Posted on by Mohammed Noufal | Updated:
Reading Time: 11 minutes

Understanding Microservices Architecture

A microservice architecture, or microservices, is a way of structuring software systems, so a single application is composed of a collection of small, independent, and loosely coupled service units. Applications typically start with a monolithic architecture, becoming a collection of connected microservices as they develop.

The basic principle of microservices is by dividing applications into multiple tiny, interdependent components, applications can be constructed and maintained easily. Microservices still have many advantages over monolithic structures, despite the increased complexity of the architecture.

The monolithic infrastructure that most businesses currently rely on, particularly those that have been in business for ten or more years, is where the idea of micro originates. Unlike a monolithic architecture, a microservice architecture ensures that each service is unique by giving each component its own CPU, runtime environment, and dedicated team.
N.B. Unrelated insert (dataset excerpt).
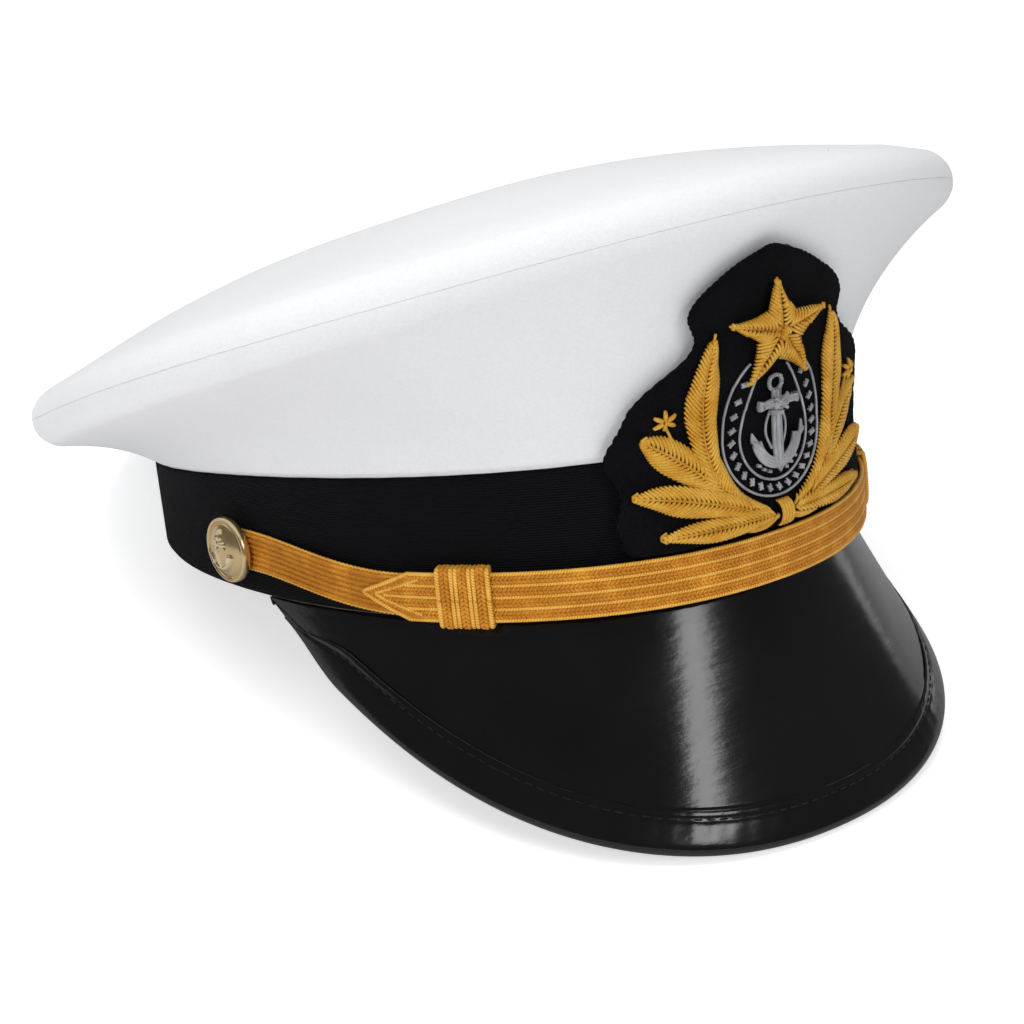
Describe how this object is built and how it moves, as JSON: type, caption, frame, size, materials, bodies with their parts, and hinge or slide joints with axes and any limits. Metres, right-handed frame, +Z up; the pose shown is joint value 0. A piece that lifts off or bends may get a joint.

With this architecture, each service is independent of the other microservices and the application, allowing it to run its distinct process and communicate independently. Its ability to be split apart and reassembled makes it appealing to organizations, especially those still using monolithic infrastructures, because it guards the whole system against deterioration and better support agile processes.

This article discusses microservices and their architecture, their benefits, framework examples, and how to build them and their architecture.

Benefits of Microservices

The popularity of microservice architecture has grown over the past few years. Although disadvantages exist, it has benefits over conventional monolithic architectures.

Improved Scalability

A microservices architecture means only one service needs to be taken offline to make changes or updates to an application. Deploying new features and updates is also made simpler, thanks to scalability. By doing so, the length of deployments, their price, and the possibility of mistakes or downtime can greatly decrease.

Lower Costs and Increased Efficiency

Microservices are often more straightforward and effective than monolithic applications, meaning potential overall cost reduction. They don't need the same coordination and communication level as monolithic apps because they are self-contained. Microservices can increase efficiency and reduce the number of errors by enabling organizations to use the best technology for the job at hand.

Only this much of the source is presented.